La esclerosis del corazón (kardioporosis), evoca una vieja película de Michael Haneke, titulada Funny games que causó desazón en muchos críticos y que yo calificaría de inmoralidad ficción: dos chavales se dedican a hacer sufrir a diversas gentes, no para robar u obtener algún beneficio sino solo por juego y por el placer de verlos sufrir. La cantidad de dolor gratuito que llegan a causar agobia al espectador que, seguramente, acabará diciendo: los hombres no somos tan malos.

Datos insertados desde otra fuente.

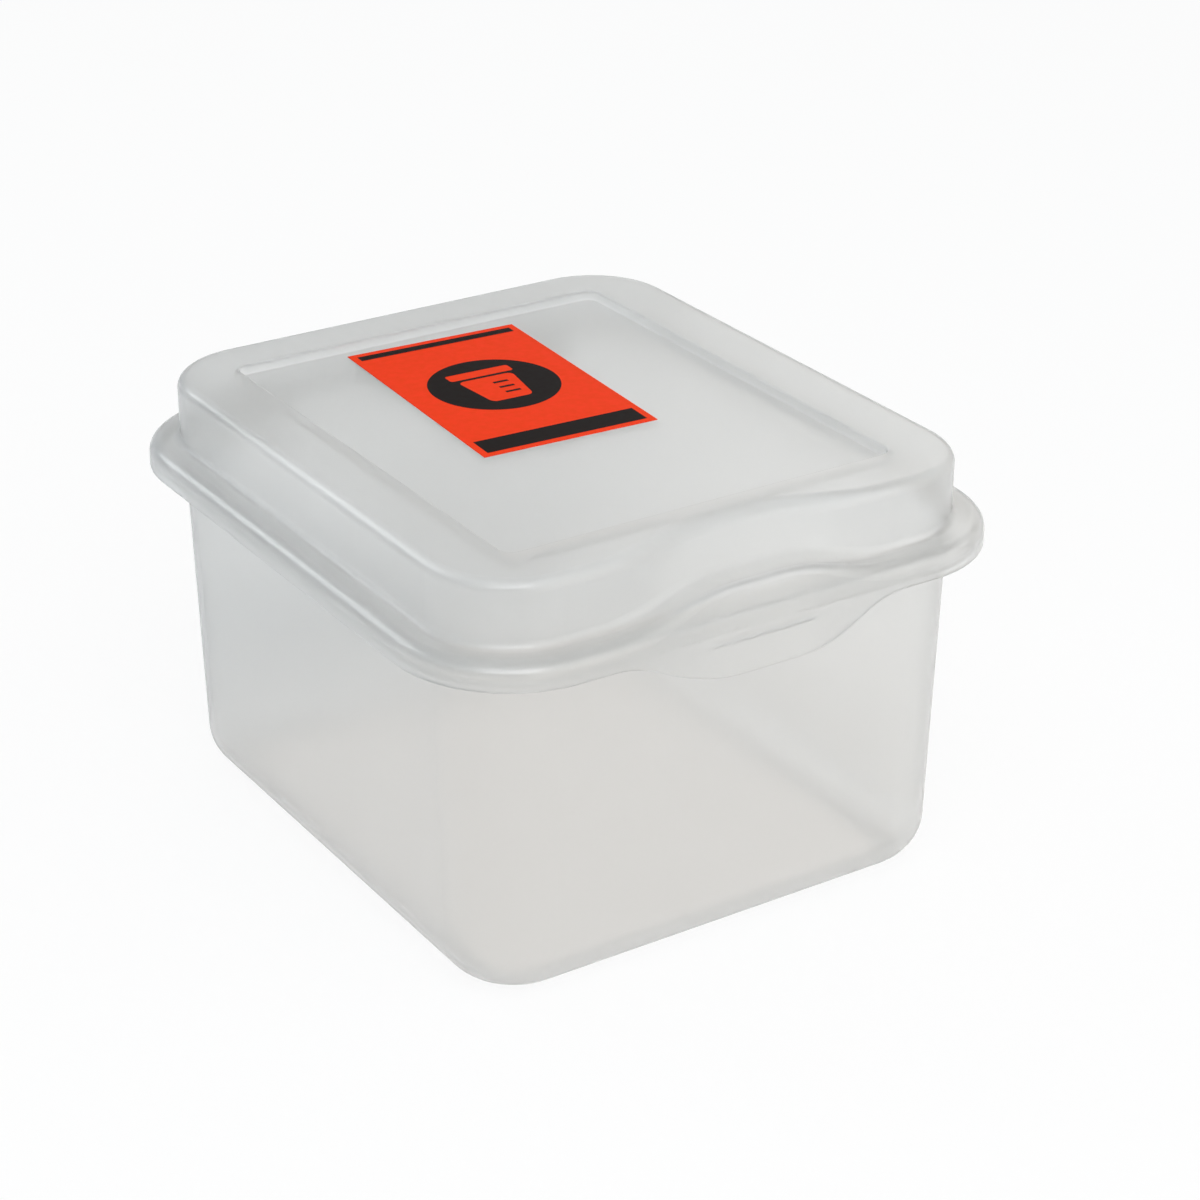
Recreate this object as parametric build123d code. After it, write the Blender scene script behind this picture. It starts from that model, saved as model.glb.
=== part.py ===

Los hombres no somos tan malos; no obramos mal por el placer del mal sino para obtener algún bien: en una escena de esa película, el padre de familia dice a los jóvenes: “cojan dinero y todo lo que quieran y váyanse”. Pero ellos rechazan esa oferta porque lo que buscan no es dinero sino hacer daño. Algo de eso es lo que provoca el rechazo indignado del espectador. Recuerdo que, cuando salió la película, algunos críticos se preguntaron cómo alguien tan pacífico y sereno como dicen que era M. Haneke, pudo filmar aquella barbaridad.
Los hombres no somos tan malvados, pero podemos llegar a causar la misma inmensidad de daño que aquel par de muchachos. Hoy en día, millones de personas soportan dolores atroces, como los personajes de la película. Y no parece que nosotros reaccionemos ante ese dolor tan real, como reaccionamos ante aquel dolor fingido.
Y la razón es sencilla: ese dolor tan real y tan frecuente no lo causan personajes concretos, con rostro y nombre; sino un sistema anónimo. O mejor: lo causa una serie de personas a través de ese sistema. Pero esos causantes están lejos y pueden no enterarse (o fingir que no se enteran) ni presenciar el dolor que causan ni regodearse con él. Nombres como Trump o Bolsonaro podrían sustituir a los protagonistas de la película citada, aunque ni de lejos sean tan malvados como ellos: simplemente, tienen otro objetivo. Y pueden alegar que “no sabían”, que son “daños colaterales”, o que sus víctimas no son personas inocentes sino verdaderos malvados dignos de castigo.
La causa verdadera de esos dolores es un sistema anónimo. Y lo que no puede tolerar la vida religiosa es nuestra indiferencia ante ese sistema, solo porque a lo mejor a nosotros nos va bien en él. En el fondo está aquí la lección perenne de san Ignacio: de la riqueza al autoencumbramiento y de ahí a toda clase de maldad.